As has been noted elsewhere and despite rumours to the contrary, Greenwich Council has decided to go ahead with this year’s elaborate and expensive Mayoral Inauguration ceremony in the Painted Hall at the Old Royal Naval College.
As a councillor I attended this event for the last five years but it is not just sour grapes at having fallen off the guest list that makes me call for the Council to save most of the £30,000 cost and do something cheaper this year when so much else is being cut.
The purpose of the ceremony is for the outgoing mayor, who is the official host, to hand over the baton to her successor. Both make a brief speech and there is usually a pleasant musical interlude from local performers. If this was all that happened then the Council’s recent claim that the Inauguration is a “determinedly non-political event” might have some merit. However probably the longest single item and certainly the longest speech is always an address from the Leader of the Council Chris Roberts.

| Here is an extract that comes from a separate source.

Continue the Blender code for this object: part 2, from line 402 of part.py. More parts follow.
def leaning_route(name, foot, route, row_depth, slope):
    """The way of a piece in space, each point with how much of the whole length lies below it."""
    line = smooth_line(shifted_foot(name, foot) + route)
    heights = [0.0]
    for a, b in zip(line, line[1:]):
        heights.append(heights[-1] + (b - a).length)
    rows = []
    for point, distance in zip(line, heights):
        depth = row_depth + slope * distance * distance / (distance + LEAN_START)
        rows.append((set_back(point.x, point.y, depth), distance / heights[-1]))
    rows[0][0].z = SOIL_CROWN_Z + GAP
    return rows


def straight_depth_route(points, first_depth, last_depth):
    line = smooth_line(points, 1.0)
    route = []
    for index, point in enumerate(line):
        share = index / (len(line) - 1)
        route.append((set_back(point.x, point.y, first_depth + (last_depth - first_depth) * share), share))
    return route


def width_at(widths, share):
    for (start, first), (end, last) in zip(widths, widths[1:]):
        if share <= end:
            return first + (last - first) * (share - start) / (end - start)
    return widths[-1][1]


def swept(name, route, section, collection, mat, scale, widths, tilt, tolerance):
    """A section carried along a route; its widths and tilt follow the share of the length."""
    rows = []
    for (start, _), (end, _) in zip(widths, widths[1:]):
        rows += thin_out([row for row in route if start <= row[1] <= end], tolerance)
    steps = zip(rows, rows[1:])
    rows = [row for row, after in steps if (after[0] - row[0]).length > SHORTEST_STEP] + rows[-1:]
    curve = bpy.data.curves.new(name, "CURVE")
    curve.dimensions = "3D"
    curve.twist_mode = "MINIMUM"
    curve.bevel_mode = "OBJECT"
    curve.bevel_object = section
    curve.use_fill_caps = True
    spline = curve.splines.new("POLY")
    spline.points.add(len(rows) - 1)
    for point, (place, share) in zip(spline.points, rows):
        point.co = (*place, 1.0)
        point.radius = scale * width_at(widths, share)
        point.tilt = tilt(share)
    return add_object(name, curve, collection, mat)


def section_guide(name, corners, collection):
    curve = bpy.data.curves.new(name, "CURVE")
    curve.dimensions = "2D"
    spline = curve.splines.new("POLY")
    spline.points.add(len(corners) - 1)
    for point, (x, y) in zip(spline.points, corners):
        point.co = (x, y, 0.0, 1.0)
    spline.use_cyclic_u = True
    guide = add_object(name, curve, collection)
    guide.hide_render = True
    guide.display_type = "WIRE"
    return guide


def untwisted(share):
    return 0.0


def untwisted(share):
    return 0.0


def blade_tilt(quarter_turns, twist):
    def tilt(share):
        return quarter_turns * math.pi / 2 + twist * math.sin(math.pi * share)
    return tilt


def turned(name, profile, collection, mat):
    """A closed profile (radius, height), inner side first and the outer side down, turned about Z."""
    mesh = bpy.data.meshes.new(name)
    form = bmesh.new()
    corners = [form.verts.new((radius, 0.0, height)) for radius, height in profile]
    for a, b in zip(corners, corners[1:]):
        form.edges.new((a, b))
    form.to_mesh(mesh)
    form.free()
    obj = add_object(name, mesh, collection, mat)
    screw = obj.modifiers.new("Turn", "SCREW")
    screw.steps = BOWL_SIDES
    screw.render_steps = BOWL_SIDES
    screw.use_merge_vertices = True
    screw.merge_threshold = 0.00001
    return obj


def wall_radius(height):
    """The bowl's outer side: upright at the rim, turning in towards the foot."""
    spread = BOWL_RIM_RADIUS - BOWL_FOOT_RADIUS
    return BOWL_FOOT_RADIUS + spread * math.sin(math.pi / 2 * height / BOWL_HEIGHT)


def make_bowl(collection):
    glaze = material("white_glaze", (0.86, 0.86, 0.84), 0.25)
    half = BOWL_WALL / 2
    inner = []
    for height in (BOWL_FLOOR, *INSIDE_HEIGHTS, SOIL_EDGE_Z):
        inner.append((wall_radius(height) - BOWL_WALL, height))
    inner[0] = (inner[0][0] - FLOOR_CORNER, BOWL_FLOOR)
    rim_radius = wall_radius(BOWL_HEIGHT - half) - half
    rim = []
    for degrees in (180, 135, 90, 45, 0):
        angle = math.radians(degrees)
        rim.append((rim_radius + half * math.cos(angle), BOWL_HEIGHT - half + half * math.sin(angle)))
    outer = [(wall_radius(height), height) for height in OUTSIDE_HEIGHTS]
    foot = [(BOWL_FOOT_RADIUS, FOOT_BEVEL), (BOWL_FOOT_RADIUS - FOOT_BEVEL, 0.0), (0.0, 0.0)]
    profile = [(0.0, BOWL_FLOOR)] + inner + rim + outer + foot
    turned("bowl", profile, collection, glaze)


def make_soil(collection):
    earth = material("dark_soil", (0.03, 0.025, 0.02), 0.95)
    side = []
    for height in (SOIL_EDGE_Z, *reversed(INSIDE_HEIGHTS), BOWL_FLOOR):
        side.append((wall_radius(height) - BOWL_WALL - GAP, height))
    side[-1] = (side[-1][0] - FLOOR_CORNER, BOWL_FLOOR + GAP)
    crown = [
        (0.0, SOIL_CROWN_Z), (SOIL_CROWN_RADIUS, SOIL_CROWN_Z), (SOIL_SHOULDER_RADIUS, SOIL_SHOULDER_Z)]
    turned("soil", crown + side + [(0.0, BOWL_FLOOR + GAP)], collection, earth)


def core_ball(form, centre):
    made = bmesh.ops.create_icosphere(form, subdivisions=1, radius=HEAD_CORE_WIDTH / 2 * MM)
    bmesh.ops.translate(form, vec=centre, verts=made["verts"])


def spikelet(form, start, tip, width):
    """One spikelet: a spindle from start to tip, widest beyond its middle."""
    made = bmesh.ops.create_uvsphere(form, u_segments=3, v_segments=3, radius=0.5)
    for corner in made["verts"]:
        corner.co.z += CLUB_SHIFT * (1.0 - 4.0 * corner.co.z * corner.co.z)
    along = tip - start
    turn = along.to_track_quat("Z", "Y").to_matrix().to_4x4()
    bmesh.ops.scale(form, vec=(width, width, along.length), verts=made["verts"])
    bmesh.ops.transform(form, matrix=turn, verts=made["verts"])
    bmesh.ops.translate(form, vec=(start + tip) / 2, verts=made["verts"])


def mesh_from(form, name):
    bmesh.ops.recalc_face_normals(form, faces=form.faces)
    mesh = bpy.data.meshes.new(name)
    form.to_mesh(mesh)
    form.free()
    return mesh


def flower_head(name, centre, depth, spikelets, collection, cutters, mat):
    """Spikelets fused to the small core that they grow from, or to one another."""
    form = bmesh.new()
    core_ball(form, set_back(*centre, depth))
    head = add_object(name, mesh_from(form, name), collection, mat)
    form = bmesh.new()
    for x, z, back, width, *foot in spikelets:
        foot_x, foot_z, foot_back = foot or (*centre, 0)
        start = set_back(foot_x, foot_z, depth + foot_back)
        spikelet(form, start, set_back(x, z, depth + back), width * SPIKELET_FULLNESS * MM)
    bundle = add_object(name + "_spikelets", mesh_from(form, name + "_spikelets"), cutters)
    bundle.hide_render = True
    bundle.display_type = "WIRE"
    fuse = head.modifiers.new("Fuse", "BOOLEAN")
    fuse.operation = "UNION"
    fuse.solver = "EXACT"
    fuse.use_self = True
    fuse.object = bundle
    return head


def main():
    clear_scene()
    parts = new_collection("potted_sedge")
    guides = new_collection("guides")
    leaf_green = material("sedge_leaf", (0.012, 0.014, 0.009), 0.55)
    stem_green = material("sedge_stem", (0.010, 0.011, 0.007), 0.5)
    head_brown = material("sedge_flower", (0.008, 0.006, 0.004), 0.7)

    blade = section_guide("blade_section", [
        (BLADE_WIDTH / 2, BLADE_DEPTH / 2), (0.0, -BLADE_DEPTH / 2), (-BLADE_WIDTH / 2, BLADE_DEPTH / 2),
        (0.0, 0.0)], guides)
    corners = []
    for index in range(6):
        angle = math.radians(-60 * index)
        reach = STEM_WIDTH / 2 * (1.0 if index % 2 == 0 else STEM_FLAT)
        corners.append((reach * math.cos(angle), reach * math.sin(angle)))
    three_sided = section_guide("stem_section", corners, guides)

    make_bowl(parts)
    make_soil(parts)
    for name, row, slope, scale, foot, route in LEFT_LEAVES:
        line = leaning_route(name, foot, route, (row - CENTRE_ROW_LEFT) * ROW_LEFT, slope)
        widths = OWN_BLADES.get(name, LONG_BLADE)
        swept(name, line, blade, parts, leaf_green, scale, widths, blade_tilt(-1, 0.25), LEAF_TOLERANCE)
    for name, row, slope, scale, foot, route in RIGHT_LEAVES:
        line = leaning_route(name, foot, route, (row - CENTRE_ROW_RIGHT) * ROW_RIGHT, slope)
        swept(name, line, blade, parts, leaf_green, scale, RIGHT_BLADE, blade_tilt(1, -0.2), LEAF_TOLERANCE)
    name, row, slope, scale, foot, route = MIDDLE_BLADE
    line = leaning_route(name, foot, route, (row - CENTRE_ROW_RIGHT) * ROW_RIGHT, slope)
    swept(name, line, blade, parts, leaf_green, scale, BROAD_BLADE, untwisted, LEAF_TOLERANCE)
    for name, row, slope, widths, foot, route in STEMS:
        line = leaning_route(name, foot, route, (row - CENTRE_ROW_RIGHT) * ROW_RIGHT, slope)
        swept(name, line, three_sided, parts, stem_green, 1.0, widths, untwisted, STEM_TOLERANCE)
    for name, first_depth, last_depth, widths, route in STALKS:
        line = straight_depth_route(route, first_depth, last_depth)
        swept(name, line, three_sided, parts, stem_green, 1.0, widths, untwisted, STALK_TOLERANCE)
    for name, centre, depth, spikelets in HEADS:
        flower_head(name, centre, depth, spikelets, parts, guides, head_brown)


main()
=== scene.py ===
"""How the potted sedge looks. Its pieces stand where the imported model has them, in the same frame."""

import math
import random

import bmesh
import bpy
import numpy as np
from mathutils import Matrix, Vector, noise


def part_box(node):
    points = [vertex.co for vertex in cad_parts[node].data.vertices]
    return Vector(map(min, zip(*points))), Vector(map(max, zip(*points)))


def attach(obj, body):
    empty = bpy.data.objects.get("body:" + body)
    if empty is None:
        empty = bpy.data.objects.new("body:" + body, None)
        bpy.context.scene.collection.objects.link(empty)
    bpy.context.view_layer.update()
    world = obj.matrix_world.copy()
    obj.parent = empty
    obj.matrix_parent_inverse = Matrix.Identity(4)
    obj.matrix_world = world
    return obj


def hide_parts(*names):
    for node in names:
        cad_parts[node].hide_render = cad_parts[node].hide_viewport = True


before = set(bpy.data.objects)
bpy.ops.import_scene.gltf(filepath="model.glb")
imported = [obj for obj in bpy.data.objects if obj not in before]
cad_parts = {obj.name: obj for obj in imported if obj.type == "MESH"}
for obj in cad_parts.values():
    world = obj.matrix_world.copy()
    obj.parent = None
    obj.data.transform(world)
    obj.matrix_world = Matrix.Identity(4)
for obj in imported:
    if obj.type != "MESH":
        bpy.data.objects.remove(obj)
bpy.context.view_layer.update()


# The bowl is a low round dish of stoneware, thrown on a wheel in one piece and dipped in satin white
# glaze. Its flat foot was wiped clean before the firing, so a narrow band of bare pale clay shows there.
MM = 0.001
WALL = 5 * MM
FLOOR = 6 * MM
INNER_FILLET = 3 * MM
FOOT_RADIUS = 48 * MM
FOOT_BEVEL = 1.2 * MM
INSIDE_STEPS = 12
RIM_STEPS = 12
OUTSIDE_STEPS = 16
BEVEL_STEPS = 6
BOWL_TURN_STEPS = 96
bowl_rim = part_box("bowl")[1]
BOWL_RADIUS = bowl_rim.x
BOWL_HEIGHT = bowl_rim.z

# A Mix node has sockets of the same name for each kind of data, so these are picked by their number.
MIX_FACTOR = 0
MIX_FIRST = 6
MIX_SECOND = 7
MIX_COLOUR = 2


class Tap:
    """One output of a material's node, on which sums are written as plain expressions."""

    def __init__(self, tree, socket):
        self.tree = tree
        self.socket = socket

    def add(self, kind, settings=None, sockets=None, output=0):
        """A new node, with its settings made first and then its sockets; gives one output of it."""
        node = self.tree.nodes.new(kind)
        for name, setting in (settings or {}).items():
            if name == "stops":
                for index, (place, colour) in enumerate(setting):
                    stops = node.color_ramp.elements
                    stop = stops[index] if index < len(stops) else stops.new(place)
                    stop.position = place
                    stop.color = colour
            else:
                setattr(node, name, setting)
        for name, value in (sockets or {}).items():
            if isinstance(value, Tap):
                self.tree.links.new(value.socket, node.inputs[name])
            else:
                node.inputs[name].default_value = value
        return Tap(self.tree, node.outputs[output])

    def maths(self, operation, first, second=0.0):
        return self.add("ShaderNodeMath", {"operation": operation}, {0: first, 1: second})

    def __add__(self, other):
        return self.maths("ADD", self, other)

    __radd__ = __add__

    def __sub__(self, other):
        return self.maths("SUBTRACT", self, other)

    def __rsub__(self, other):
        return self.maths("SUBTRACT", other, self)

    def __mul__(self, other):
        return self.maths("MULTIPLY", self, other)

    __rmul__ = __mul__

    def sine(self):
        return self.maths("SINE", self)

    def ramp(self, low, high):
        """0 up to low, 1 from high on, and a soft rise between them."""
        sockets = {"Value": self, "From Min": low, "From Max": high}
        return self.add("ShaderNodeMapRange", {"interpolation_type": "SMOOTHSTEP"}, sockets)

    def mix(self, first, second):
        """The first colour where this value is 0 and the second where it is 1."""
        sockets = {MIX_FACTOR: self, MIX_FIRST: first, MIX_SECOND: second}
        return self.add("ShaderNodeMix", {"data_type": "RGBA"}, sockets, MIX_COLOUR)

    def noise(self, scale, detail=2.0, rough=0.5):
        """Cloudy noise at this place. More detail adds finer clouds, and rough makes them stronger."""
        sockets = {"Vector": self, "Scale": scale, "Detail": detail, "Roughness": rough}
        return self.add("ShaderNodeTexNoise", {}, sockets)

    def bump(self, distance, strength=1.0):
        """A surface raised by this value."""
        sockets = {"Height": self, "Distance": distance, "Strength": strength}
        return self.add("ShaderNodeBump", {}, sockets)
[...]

Chris can be relied upon to give an upbeat survey of what is happening in the Borough, reasonably dignified and non-partisan but with an “aren’t we doing well” flavour and thus clearly political. Last year he greeted the change of Government with an assurance that there would be no 1980s style defiance or refusal to set a Council Tax while he was in charge – a welcome and sensible position in my view, but hardly non-political. His speeches belong in the Council Chamber where they can be challenged and not at a “determinedly non-political” function.

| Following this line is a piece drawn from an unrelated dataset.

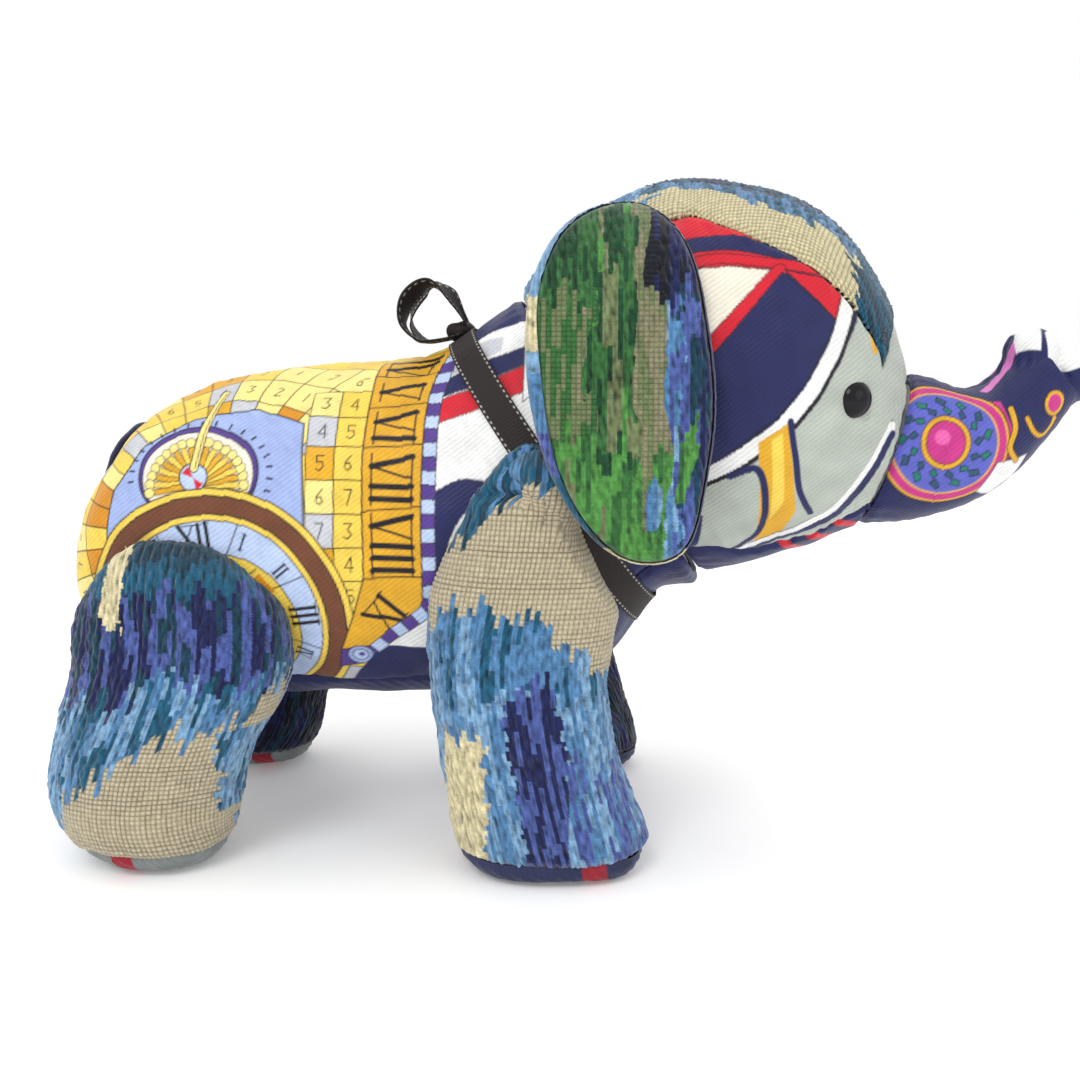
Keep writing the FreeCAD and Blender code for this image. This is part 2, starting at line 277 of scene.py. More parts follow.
# ---- soft detail -----------------------------------------------------------------------
def waves(points, wavelength, count, seed):
    """Smooth noise of about -1 to 1 over space, from a few crossing waves."""
    chance = np.random.default_rng(seed)
    total = np.zeros(points.shape[:-1])
    for _ in range(count):
        heading = chance.normal(size=3)
        heading *= 2 * math.pi / wavelength / np.linalg.norm(heading) * chance.uniform(0.7, 1.4)
        total += np.sin(points @ heading + chance.uniform(0, 2 * math.pi))
    return total / math.sqrt(count / 2) / 1.5


def seam_height(distance, along, depth=SEAM_DEPTH, pucker=0.35, seed=1):
    """A sewn edge: the cloth dives into the seam, with small gathers that fade away from it."""
    chance = np.random.default_rng(seed)
    gather = np.sin(along * 2 * math.pi / GATHER_PITCH + 2.2 * np.sin(along / 17.0 + chance.uniform(0, 6)))
    fade = np.exp(-distance / 7.0) * (1 - np.exp(-((distance / 2.5) ** 2)))
    return -depth * np.exp(-((distance / SEAM_WIDTH) ** 2)) + pucker * gather * fade


def linear(colour):
    """An sRGB colour of 0 to 255 in linear light."""
    c = np.array(colour, float) / 255.0
    return np.where(c <= 0.04045, c / 12.92, ((c + 0.055) / 1.055) ** 2.4)


# ---- meshes and materials --------------------------------------------------------------
def faces_inwards(points, normals):
    if normals is None:
        return False
    du, dv = np.gradient(points, axis=0), np.gradient(points, axis=1)
    return float((np.cross(du, dv) * normals).sum()) < 0


def weld(piece):
    """Joins points that lie on each other, where a grid closes."""
    mesh = bmesh.new()
    mesh.from_mesh(piece.data)
    bmesh.ops.remove_doubles(mesh, verts=mesh.verts, dist=0.000004)
    mesh.to_mesh(piece.data)
    mesh.free()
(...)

The first time I attended in 2006 the two Opposition leaders also spoke but in subsequent years, for reasons never properly explained, they have not been allowed to do so. Naturally this led to some ill feeling among councillors and to a suspicion that Chris Roberts now genuinely believes himself to be above politics or that – to paraphrase Tony Blair – he considers the Labour Party to be the sole political arm of the Greenwich people.
Greenwich Council has for example withdrawn support for the Blackheath fireworks, withdrawn its funding for Blackheath Halls and is threatening to close the zoo in Maryon Wilson Park. It may be that these are unpleasant necessities so that it can continue providing life and death services to vulnerable people. But they give pleasure to thousands whereas the invitation-only Painted Hall ceremony does not .
There are 40 Labour councillors – will any of them be brave enough to publicly speak out against this abomination?
Paul Webbewood is a former Liberal Democrat councillor.
Emma says
I think not! And if they do, they will probably be kindly asked to withdraw and see sense or risk losing their position!
That amount is ridiculous, and the fact that these parks, music halls etc give so much pleasure to so many people in comparison. I think as residents, we should get more say about how our money is spent, it’s not right.